*WHAT TO PRODUCE:* Without altering anything, repeat each of the records.

*DATA SUPPLIED:*
★ ★ ★ ★

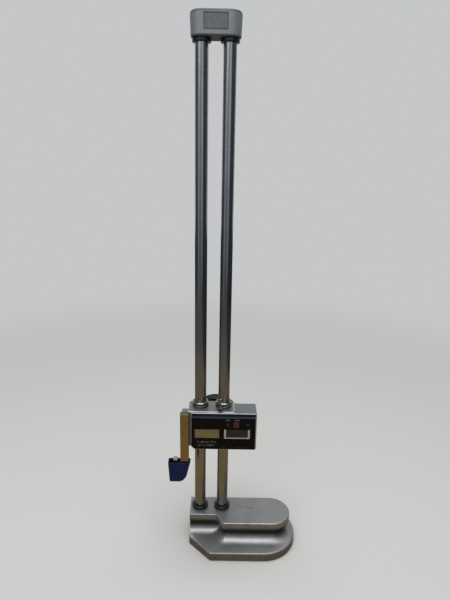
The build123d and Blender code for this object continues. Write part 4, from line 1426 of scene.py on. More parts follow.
# ---------------------------------------------------------------- head
@dataclass
class Slider:
    """Block that runs on both columns, with the pad that carries the measuring arm."""

    low: Point = (-36 * MM, -22 * MM, 177 * MM)
    high: Point = (34 * MM, 13 * MM, HEAD_TOP)
    back_corner: float = 4.8 * MM
    edge: float = 0.8 * MM
    pad_low: Point = (-46 * MM, -25.5 * MM, 188 * MM)
    pad_high: Point = (-35 * MM, -8 * MM, 234 * MM)
    clear_bore: float = 9.35 * MM
    bush_bore: float = 10.52 * MM
    bush_length: float = 14 * MM
    sleeve: float = 7.02 * MM
    sleeve_front: float = -3.2 * MM
    nose: float = 2.55 * MM
    pocket: Pair = (10.5 * MM, 6 * MM)
    arm_screw_x: float = -41 * MM
    arm_screw_heights: Pair = (196 * MM, 226 * MM)
    arm_screw: Pair = (2.2 * MM, 3.8 * MM)
    arm_screw_stops: tuple[float, float, float] = (-26.5 * MM, -12 * MM, -7 * MM)

    def bores(self) -> Mesh:
        """Drill every bore through the block and the pad.

        Returns:
            What is cut away.
        """
        mesh = blank()
        (_, front, low), (_, back, high) = self.low, self.high
        for x in COLUMN_X:
            turned(mesh, (self.bush_bore, self.clear_bore, self.bush_bore),
                   (low - PAST, low + self.bush_length, high - self.bush_length, high + PAST), upright(x))
        radius, depth = self.pocket
        turned(mesh, (radius, self.nose, self.sleeve),
               (front - PAST, front + depth, self.sleeve_front, back + PAST), through(*PINION))
        for z in self.arm_screw_heights:
            turned(mesh, self.arm_screw, self.arm_screw_stops, through(self.arm_screw_x, z), 48)
        return mesh

    def build(self) -> None:
        """Build and dress the block."""
        (x0, y0, z0), (x1, y1, z1) = self.low, self.high
        mesh = blank()
        corners = [(x0, y0, 0), (x1, y0, 0), (x1, y1, self.back_corner), (x0, y1, self.back_corner)]
        prism(mesh, rounded(corners, 8), z0, z1)
        slab(mesh, self.pad_low, self.pad_high)
        soften(mesh, self.edge, 3)
        piece = solid("slider_block", mesh)
        carve(piece, self.bores())
        finish_piece(piece, SatinAluminium().material(), "head", ("slider_casting",))


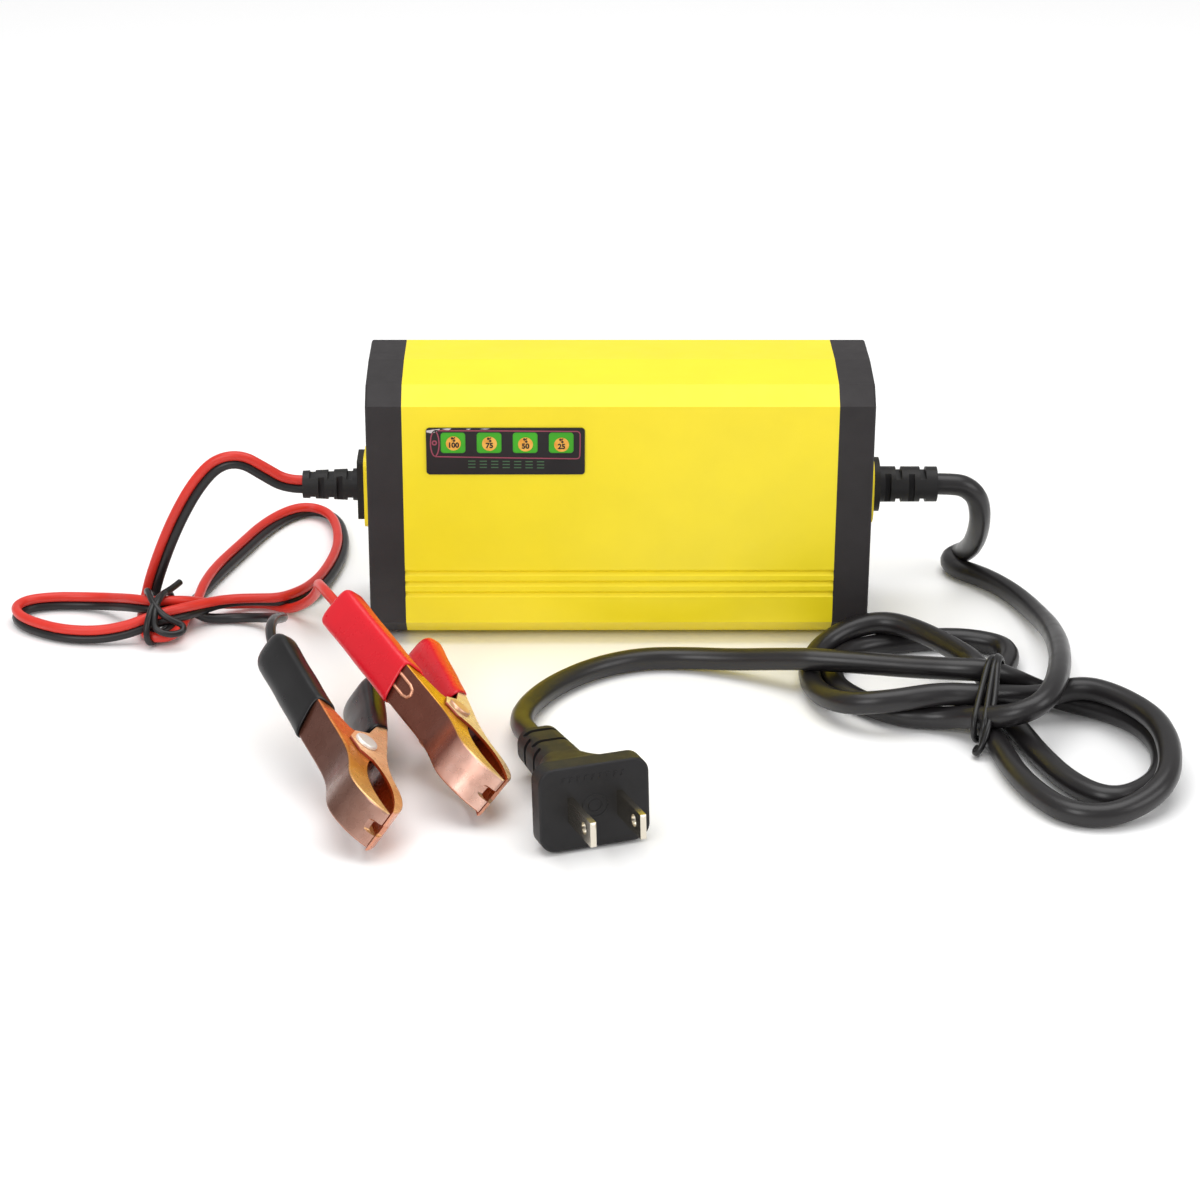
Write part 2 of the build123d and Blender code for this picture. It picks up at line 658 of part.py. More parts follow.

★ ★ ★ ★

*WRITTEN REPLY:*
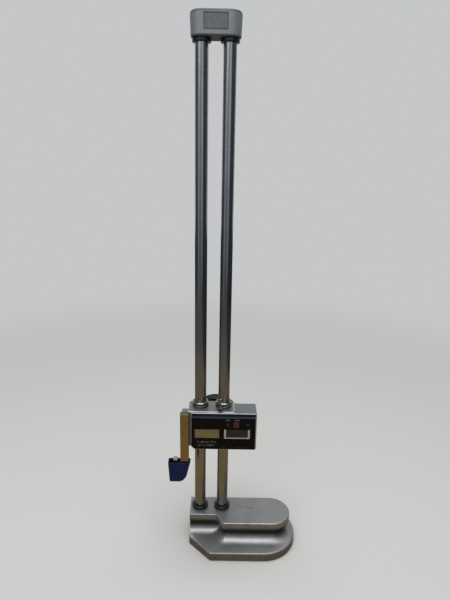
The build123d and Blender code for this object continues. Write part 4, from line 1426 of scene.py on. More parts follow.
# ---------------------------------------------------------------- head
@dataclass
class Slider:
    """Block that runs on both columns, with the pad that carries the measuring arm."""

    low: Point = (-36 * MM, -22 * MM, 177 * MM)
    high: Point = (34 * MM, 13 * MM, HEAD_TOP)
    back_corner: float = 4.8 * MM
    edge: float = 0.8 * MM
    pad_low: Point = (-46 * MM, -25.5 * MM, 188 * MM)
    pad_high: Point = (-35 * MM, -8 * MM, 234 * MM)
    clear_bore: float = 9.35 * MM
    bush_bore: float = 10.52 * MM
    bush_length: float = 14 * MM
    sleeve: float = 7.02 * MM
    sleeve_front: float = -3.2 * MM
    nose: float = 2.55 * MM
    pocket: Pair = (10.5 * MM, 6 * MM)
    arm_screw_x: float = -41 * MM
    arm_screw_heights: Pair = (196 * MM, 226 * MM)
    arm_screw: Pair = (2.2 * MM, 3.8 * MM)
    arm_screw_stops: tuple[float, float, float] = (-26.5 * MM, -12 * MM, -7 * MM)

    def bores(self) -> Mesh:
        """Drill every bore through the block and the pad.

        Returns:
            What is cut away.
        """
        mesh = blank()
        (_, front, low), (_, back, high) = self.low, self.high
        for x in COLUMN_X:
            turned(mesh, (self.bush_bore, self.clear_bore, self.bush_bore),
                   (low - PAST, low + self.bush_length, high - self.bush_length, high + PAST), upright(x))
        radius, depth = self.pocket
        turned(mesh, (radius, self.nose, self.sleeve),
               (front - PAST, front + depth, self.sleeve_front, back + PAST), through(*PINION))
        for z in self.arm_screw_heights:
            turned(mesh, self.arm_screw, self.arm_screw_stops, through(self.arm_screw_x, z), 48)
        return mesh

    def build(self) -> None:
        """Build and dress the block."""
        (x0, y0, z0), (x1, y1, z1) = self.low, self.high
        mesh = blank()
        corners = [(x0, y0, 0), (x1, y0, 0), (x1, y1, self.back_corner), (x0, y1, self.back_corner)]
        prism(mesh, rounded(corners, 8), z0, z1)
        slab(mesh, self.pad_low, self.pad_high)
        soften(mesh, self.edge, 3)
        piece = solid("slider_block", mesh)
        carve(piece, self.bores())
        finish_piece(piece, SatinAluminium().material(), "head", ("slider_casting",))


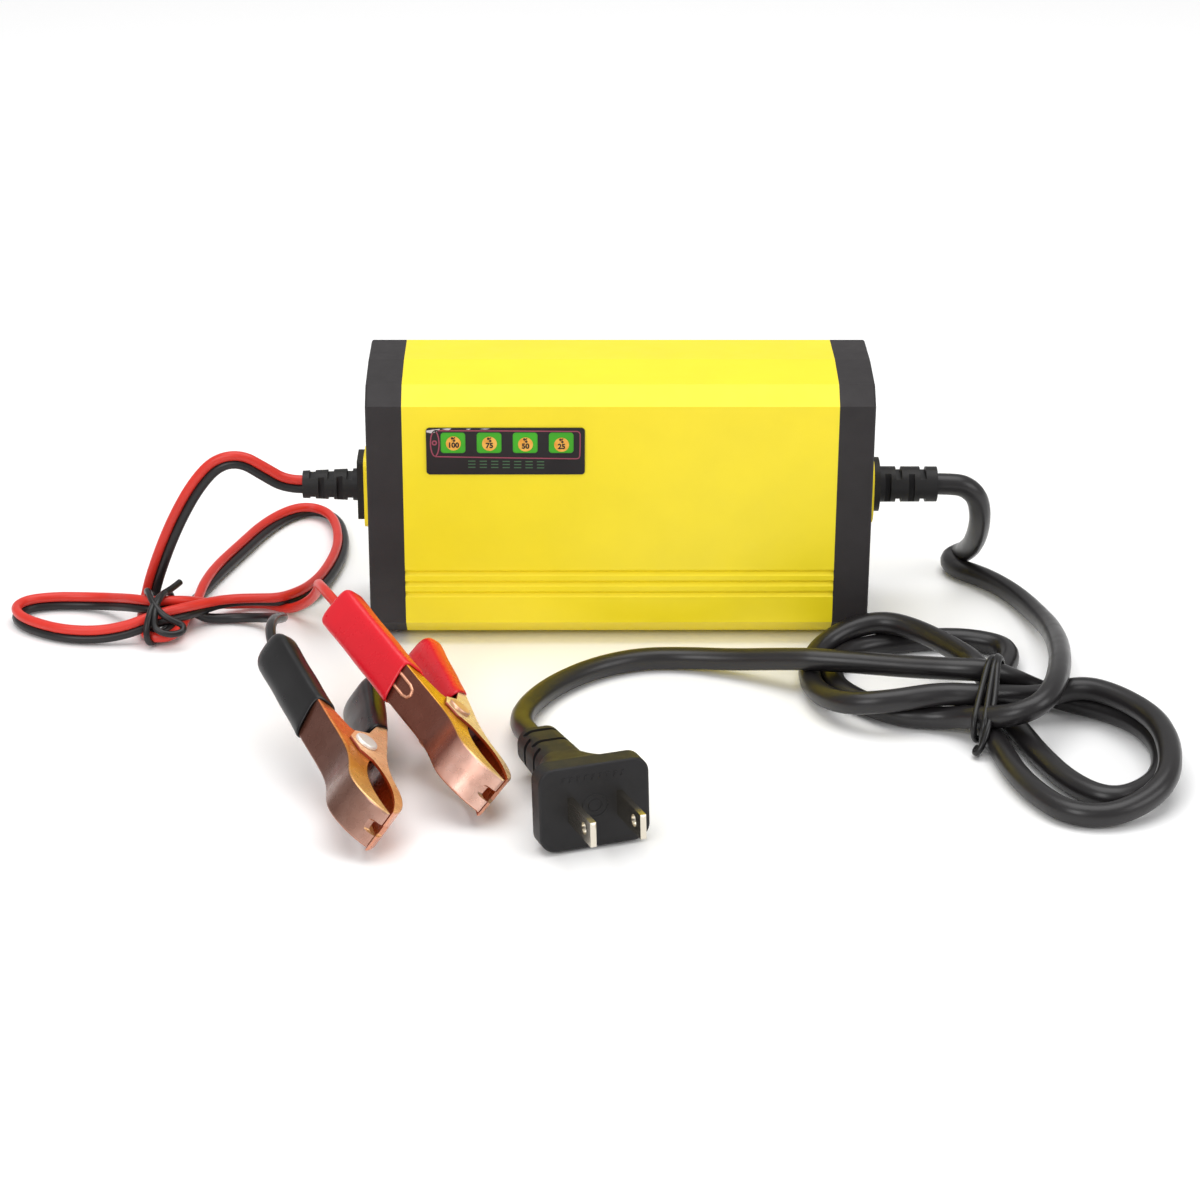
Write part 2 of the build123d and Blender code for this picture. It picks up at line 658 of part.py. More parts follow.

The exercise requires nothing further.